Addresses are only identical, if they share the same first element.

In [5]:
aid(x), aid(x[:2])
Out[5]:
(2065100659856, 2065100659856)

As we are more interested in whether two objects come from the same memory block address instead whether they start at the same offset, we define two other functions.

In [6]:
def get_data_base(x):
    base = x
    while isinstance(base.base, np.ndarray):
        base = base.base
    return base

def arrays_share_data(x, y):
    return get_data_base(x) is get_data_base(y)

Just a quick test.

In [7]:
arrays_share_data(x, x.copy())
Out[7]:
False
In [8]:
arrays_share_data(x, x[1:])
Out[8]:
True

View vs. Copy

Let us start examining when a copy or a view is returned.

In-place operations

In [9]:
x = np.arange(16).reshape(4, 4)
In [10]:
x_base = get_data_base(x)
In [11]:
x *= 2
In [12]:
get_data_base(x) is x_base
Out[12]:
True
In [13]:
a = x * 2
In [14]:
arrays_share_data(x, a)
Out[14]:
False

Matrix multiplication

In [15]:
x = np.arange(16).reshape(4, 4)

x_base = get_data_base(x)
In [16]:
x = x.dot(np.eye(4))
In [17]:
get_data_base(x) is x_base
Out[17]:
False

Indexing

In [18]:
arrays_share_data(x, x[0])
Out[18]:
True
In [19]:
arrays_share_data(x, x[0, 0])
Out[19]:
False
In [20]:
arrays_share_data(x, x[:1, :1])
Out[20]:
True
In [21]:
arrays_share_data(x, x[0][0])
Out[21]:
False

This is a little bit mind-boggling, right? There is no problem with the first case as you probably expected that the two array share the same base. The other three cases all index the same element of the matrix, but in two of the cases a copy is returned. Why is that? The reason is that there are two kinds of indexing. The first group of indexing comprises simple indices, x[0], slices, x[:2] and boolean masks, x[x > 0]. These methods all return a view and not a copy. The second group is called fancy indexing and basically means that we use arrays of indices to access multiple values at once. The simplest way of fancy indexing is using lists of indices.

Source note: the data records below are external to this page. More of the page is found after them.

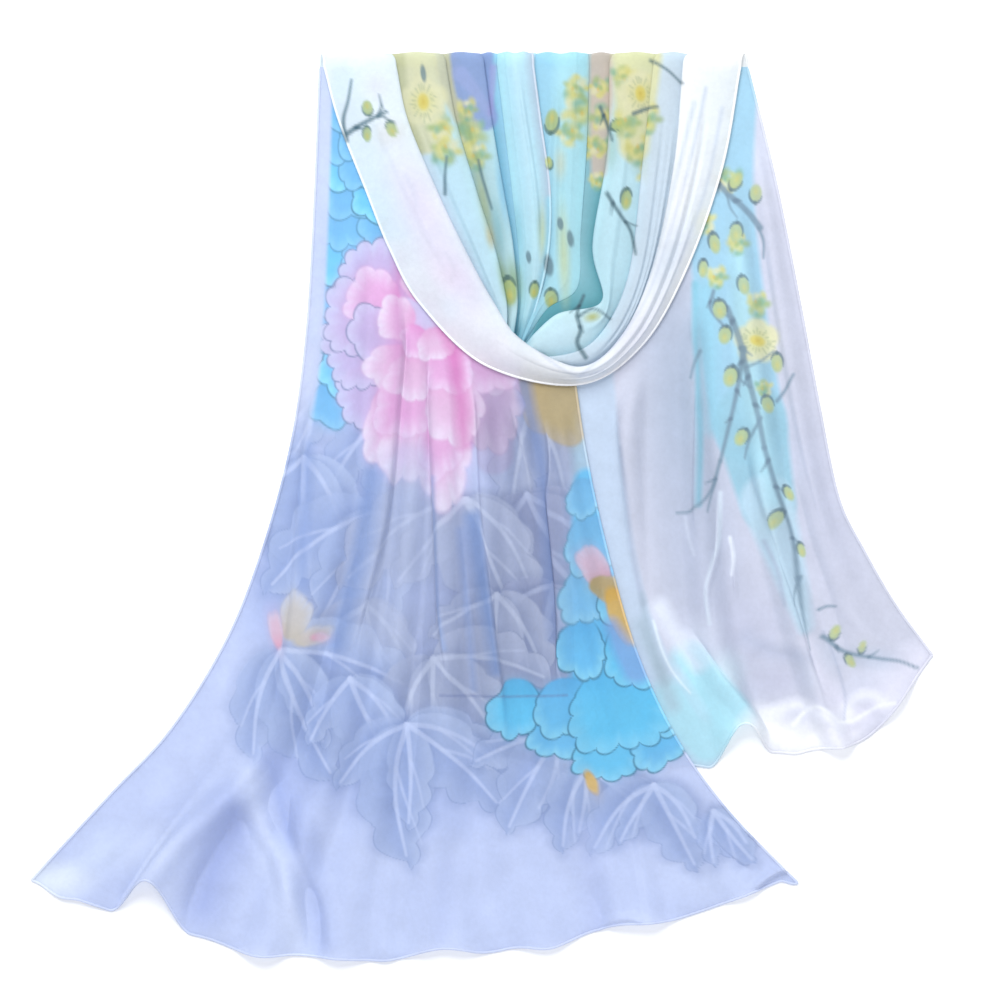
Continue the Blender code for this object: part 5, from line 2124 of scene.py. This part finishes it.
class SCARF_OT_stage(bpy.types.Operator):
    """Adds the paper sweep, the soft light and the camera straight above"""

    bl_idname = "scarf.stage"
    bl_label = "Stage"

    def execute(self, context):
        sizes = context.scene.scarf_sizes
        colours = context.scene.scarf_colours
        scene = context.scene
        scene.view_settings.view_transform = "Standard"

        half = SWEEP_HALF
        corners = [(-half, -half, 0.0), (half, -half, 0.0), (half, half, 0.0), (-half, half, 0.0)]
        mesh = bpy.data.meshes.new("paper_sweep")
        mesh.from_pydata(corners, [], [(0, 1, 2, 3)])
        mesh.materials.append(floor_material(colours.paper))
        add_object("paper_sweep", mesh)

        world = bpy.data.worlds.new("Pale studio")
        world.use_nodes = True
        backdrop = world.node_tree.nodes["Background"]
        backdrop.inputs["Color"].default_value = (*linear(STUDIO_TONE), 1.0)
        backdrop.inputs["Strength"].default_value = STUDIO_STRENGTH
        scene.world = world

        for name, place, size, watts in LAMPS:
            lamp = bpy.data.lights.new(name, "AREA")
            lamp.shape = "SQUARE"
            lamp.size = size
            lamp.energy = watts
            light = add_object(name, lamp)
            light.location = place
            to_middle = Vector((0.0, 0.0, 0.0)) - Vector(place)
            light.rotation_euler = to_middle.to_track_quat("-Z", "Y").to_euler()

        lens = bpy.data.cameras.new("Camera straight above")
        lens.type = "PERSP"
        lens.sensor_width = SENSOR_WIDTH
        lens.lens = lens.sensor_width * sizes.view_height / sizes.view_width
        camera = add_object("Camera straight above", lens)
        camera.location = (*VIEW_CENTRE, sizes.view_height)
        scene.camera = camera
        return {"FINISHED"}


STEPS = (SCARF_OT_stage, SCARF_OT_short_tail, SCARF_OT_long_tail, SCARF_OT_swag)


class SCARF_PT_panel(bpy.types.Panel):
    """Lists the scarf's sizes, colours and pieces"""

    bl_label = "Laid Chiffon Scarf"
    bl_idname = "SCARF_PT_panel"
    bl_space_type = "VIEW_3D"
    bl_region_type = "UI"
    bl_category = "Scarf"

    def draw(self, context):
        layout = self.layout
        for group in (context.scene.scarf_sizes, context.scene.scarf_colours):
            column = layout.column(align=True)
            for key in group.__annotations__:
                column.prop(group, key)
        for step in STEPS:
            layout.operator(step.bl_idname)


CLASSES = (ScarfSizes, ScarfColours, *STEPS, SCARF_PT_panel)


def register():
    for cls in CLASSES:
        bpy.utils.register_class(cls)
    bpy.types.Scene.scarf_sizes = bpy.props.PointerProperty(type=ScarfSizes)
    bpy.types.Scene.scarf_colours = bpy.props.PointerProperty(type=ScarfColours)


def unregister():
    del bpy.types.Scene.scarf_colours
    del bpy.types.Scene.scarf_sizes
    for cls in reversed(CLASSES):
        bpy.utils.unregister_class(cls)


def main():
    register()
    bpy.ops.scarf.stage()
    bpy.ops.scarf.short_tail()
    bpy.ops.scarf.long_tail()
    bpy.ops.scarf.swag()


if __name__ == "__main__":
    main()
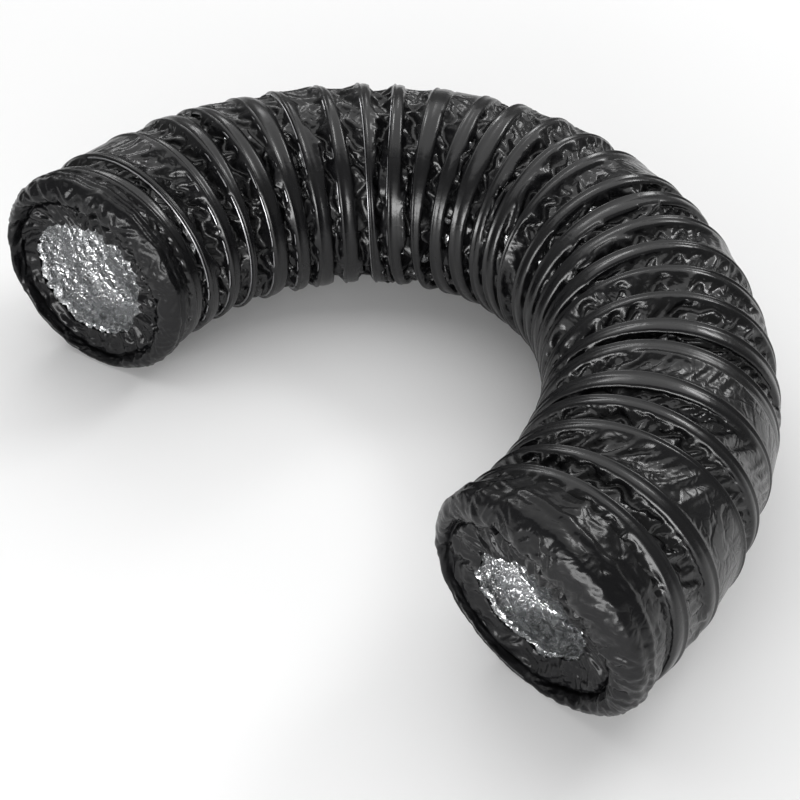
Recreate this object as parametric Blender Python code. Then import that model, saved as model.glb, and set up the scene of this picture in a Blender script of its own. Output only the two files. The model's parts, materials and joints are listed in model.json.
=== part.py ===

In the following example, a has just a different ordering of rows than x.

In [22]:
x = np.arange(16).reshape(4, 4)
In [23]:
x_base = get_data_base(x)
In [24]:
a = x[[0, 2, 1, 3]]
In [25]:
a
Out[25]:
array([[ 0,  1,  2,  3],
       [ 8,  9, 10, 11],
       [ 4,  5,  6,  7],
       [12, 13, 14, 15]])
In [26]:
arrays_share_data(x, a)
Out[26]:
False

We can also combine fancy indexing with other indexing schemes, but the return value is always a copy.

In [27]:
a = x[1, [1, 2]]
In [28]:
a
Out[28]:
array([5, 6])
In [29]:
arrays_share_data(x, a)
Out[29]:
False

So every form of fancy indexing returns a copy. What about the following case?

In [30]:
a = x[(1,)]

What do you expect?

In [31]:
arrays_share_data(x, a)
Out[31]:
True

And, this one?

In [32]:
x = np.arange(16).reshape(4, 4, -1)
In [33]:
a = x[(1, 2)]
In [34]:
arrays_share_data(x, a)
Out[34]:
True

I was a little bit puzzled by this one at first as I thought it is the same as the following.

In [35]:
a
Out[35]:
array([6])
In [36]:
b = x[[1, 2]]
In [37]:
b
Out[37]:
array([[[ 4],
        [ 5],
        [ 6],
        [ 7]],

       [[ 8],
        [ 9],
        [10],
        [11]]])
In [38]:
arrays_share_data(x, b)
Out[38]:
False

The reason is that ellipses are simply ommitted and if the resulting index is not fancy the return value is a view.